Construction workers severely hit by economic crisis
In mid-November, Las Vegas gaming giant Sands decided to suspend its project in Macau as its US-listed share price had been falling sharply. Another issue halting the construction project was difficulty in accessing credit. This suspension caused 4,000 Hong Kong construction workers to lose their jobs. They are among 11,000 laid off Sands construction workers; the other 5,000 are from China and 2,000 from Macau.
Currently, there are 60,000 Hongkongers working as construction workers, including 10,000 construction workers in Macau. If those working in Macau go back to Hong Kong and fail to get a job then it would shoot the unemployment rate in the industry to 13%. This is the worst level of job losses in the construction sector since 2003 when many construction projects were suspended because of the SARS outbreak.
To deal with this situation, the Hong Kong government is planning to boost infrastructure sector by prioritizing laid-off local workers to be employed in the new projects. At the end of November, the governments of Hong Kong, Macao and Ghuangdong endorsed a report that construction of Hong Kong-Macao-Zuhai bridge could begin next year without waiting for approval from Beijing. Nevertheless, the Hong Kong Construction Industry Employee Union General Union estimated that the bridge would only create jobs for 1,000 workers, as most workers employed would be from the Chinese mainland. Other infrastructure works prepared by Hong Kong government are The Central reclamation and Central-Wan Chai bypass. The projects are expected to generate 10,000 jobs and other minor works projects can add 12,000 jobs next year.

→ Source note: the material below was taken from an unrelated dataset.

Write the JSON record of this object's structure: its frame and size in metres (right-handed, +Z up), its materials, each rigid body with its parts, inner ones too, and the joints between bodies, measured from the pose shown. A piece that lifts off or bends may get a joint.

From 15 October to 1 December, more than 50 companies in Hong Kong had cut jobs. Almost 6,000 people in Hong Kong lost their jobs, of whom 4,000 construction workers from Hong Kong were laid off by Sands. So far in Hong Kong, the financial industry has shed 1,780 jobs. The property and construction has shed 1,307 jobs, the restaurant and catering sector 1,029 jobs, and the retail sector, 929 jobs.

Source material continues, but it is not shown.